Kleine Baugeschichte Teil 1

Kleine Kirchengeschichte (1): Der mühsame Weg zur ersten protestantischen Kirchen Altbayerns (bis 1822)

Die Ausführungen basieren zum größten Teil auf den Untersuchungen von Dr. Stefan Nadler.

 

1802 kamen Pfälzer Siedler auf Einladung des bayerischen Herzogs Max IV. Joseph und seiner Gemahlin Karoline in die Moorgegend zwischen Bad Aibling und Rosenheim. Drei Konfessionen ließen sich miteinander nieder: evangelisch-lutherische, evangelisch-reformierte und katholische Christ:innen, die zahlenmäßig die größte Gruppe waren, auch wenn der Ort lange als „das lutherische Dorf“ bezeichnet wurde.

Nachdem sie ihre Häuser errichtet hatten und eine Schul- und Pfarrstelle eingerichtet war und regelmäßig Gottesdienste gehalten wurden, kam der Wunsch auf, im Ort eine Kirche zu errichten. Der Rosenheimer Baumeister Johann Karmann hatte dazu einen Entwurf für eine Simultankirche vorgelegt, die für beide Konfessionen nutzbar sein sollte. Stattdessen kam aber ein Entwurf Gustavs von Vorherr zur Ausführung. Von Vorherr war ein Vorreiter der Idee der „Landesverschönerung“ und überzeugt, dass eine „Verschönerung der Erde nur dadurch [entsteht], daß Agricultur [Landwirtschaft], Gartenkunst und Architektur in größter Reinheit, ungetrennt, nicht bloß für das Einzelne, sondern hauptsächlich für das Gemeinsame wirken“. In diesem Geist wurde die Karolinenkirche neben dem Pfarrhaus von 1805 genau in der Ortsmitte errichtet.

Ganz besonders dem dritten Pfarrer, Johannes Tretzel und seiner „Kurzen Geschichte der Kolonie und protestantischen Pfarrgemeinde zu Groß-Karolinenfeld“ ist es zu verdanken, dass wir über die Hintergründe des Baus äußerst gut unterrichtet sind.
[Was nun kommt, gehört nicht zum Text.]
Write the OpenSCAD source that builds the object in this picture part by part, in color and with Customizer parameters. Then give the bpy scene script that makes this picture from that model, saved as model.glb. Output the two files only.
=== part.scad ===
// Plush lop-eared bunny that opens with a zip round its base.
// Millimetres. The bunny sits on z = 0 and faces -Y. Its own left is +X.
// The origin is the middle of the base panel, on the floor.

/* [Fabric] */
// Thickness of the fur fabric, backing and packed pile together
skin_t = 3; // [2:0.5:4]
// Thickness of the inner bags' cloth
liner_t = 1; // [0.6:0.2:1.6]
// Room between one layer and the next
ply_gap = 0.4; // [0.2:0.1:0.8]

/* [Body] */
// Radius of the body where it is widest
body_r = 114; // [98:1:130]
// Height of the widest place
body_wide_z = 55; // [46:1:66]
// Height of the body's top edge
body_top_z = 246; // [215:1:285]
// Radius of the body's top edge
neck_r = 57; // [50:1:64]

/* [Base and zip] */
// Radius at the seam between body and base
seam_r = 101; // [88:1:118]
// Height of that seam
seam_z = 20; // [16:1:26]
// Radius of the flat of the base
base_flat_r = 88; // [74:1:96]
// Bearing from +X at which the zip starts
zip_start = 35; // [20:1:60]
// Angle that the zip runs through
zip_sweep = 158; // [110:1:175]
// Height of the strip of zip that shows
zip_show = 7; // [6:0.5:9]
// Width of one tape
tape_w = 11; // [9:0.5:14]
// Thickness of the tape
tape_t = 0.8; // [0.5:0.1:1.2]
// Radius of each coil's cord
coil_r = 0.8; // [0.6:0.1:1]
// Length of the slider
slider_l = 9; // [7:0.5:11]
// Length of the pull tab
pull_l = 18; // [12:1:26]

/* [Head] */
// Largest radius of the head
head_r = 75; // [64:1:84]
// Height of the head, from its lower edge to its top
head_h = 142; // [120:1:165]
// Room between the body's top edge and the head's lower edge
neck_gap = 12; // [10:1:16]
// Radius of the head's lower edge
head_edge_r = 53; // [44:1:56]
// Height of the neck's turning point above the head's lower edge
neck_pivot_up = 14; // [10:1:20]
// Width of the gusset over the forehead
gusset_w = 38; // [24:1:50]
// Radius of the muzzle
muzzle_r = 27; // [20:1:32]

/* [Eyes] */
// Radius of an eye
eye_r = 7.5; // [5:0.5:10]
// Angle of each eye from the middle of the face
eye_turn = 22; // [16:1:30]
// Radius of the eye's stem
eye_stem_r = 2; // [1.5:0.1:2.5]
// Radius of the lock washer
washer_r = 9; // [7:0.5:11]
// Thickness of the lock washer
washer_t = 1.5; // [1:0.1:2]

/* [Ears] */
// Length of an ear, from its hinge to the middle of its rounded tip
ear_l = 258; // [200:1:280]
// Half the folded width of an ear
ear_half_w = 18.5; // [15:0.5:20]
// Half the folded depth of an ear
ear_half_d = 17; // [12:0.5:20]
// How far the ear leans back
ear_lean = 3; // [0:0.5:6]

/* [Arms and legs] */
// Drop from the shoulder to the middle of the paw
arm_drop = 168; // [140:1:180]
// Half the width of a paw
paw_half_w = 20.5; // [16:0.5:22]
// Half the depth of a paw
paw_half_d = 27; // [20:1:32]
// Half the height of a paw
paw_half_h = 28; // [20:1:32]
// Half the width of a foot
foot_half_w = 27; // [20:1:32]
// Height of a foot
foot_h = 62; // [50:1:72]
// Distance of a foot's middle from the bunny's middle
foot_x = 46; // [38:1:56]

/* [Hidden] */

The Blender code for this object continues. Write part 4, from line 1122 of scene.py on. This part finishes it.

Im April 1821 schließlich genehmigte der König den Bau und stellte auch das nötige Holz aus den Staatsforsten bei Tattenhausen in Aussicht. Die Kirchengemeinde war völlig mittellos und daher auf weitere Unterstützung angewiesen. In allen protestantischen Gemeinden des Königreichs Bayern wurde eine großzügige Kollekte gesammelt. Durch hohe Kosten für den Geldtransport und den Wechsel der Münzen wurde sie jedoch etwas geschmälert.

Sparen konnte man auch bei den Steinen: diese wurde aus abgerissenen Nebengebäuden des Klosters Beyharting „recycelt“. Das Wetter in jenem Jahr war günstig und die Arbeitsmaterialen konnten schnell herangeschafft werden. Der dichte Lehmboden kurz unter der Erde bildete eine solide Grundlage, auf der am 15. April unter Böllerschüssen und mit einem kleinen ökumenischen Fest„unter die gesamte hiesige Jugend beyderlei Konfessionen ward Weißbrot, auch etwas Geld, ausgeteilt“) die feierliche Grundsteinlegung erfolgte.

Die meisten Handwerker waren katholischer Konfession und es war für den Pfarrer stets rührend zu sehen, wie sie „nach den Gebetsformeln ihrer Kirche für glücklichen Fortgang und Vollendung der protestantischen Kirche bete[te]n“. Als der Bau vollendet war, wurde die Gemeinde aus München immerhin mit einer Frist von 8 Tagen informiert, wann und wie die Einweihung stattfinden soll. Der Münchner Dekan konnte „aus Mangel an Mitteln“ nicht teilnehme und so übernahm der Ortspfarrer:„‘Lasst uns aufthun die Thore der Gerechtigkeit, und einziehen mit Loben und danken!‘ Bey diesen Worten öffnete der Pfarrer die Kirchenthüre …“ und das Volk, evangelisch wie katholisch, Junge und Alte und auch die Handwerker zogen ein. Es war der 19. Sonntag nach Trinitatis 1822, an dem diese Einweihung begangen wurde. An eben diesem Sonntag wurde 2022 das Jubiläum begangen.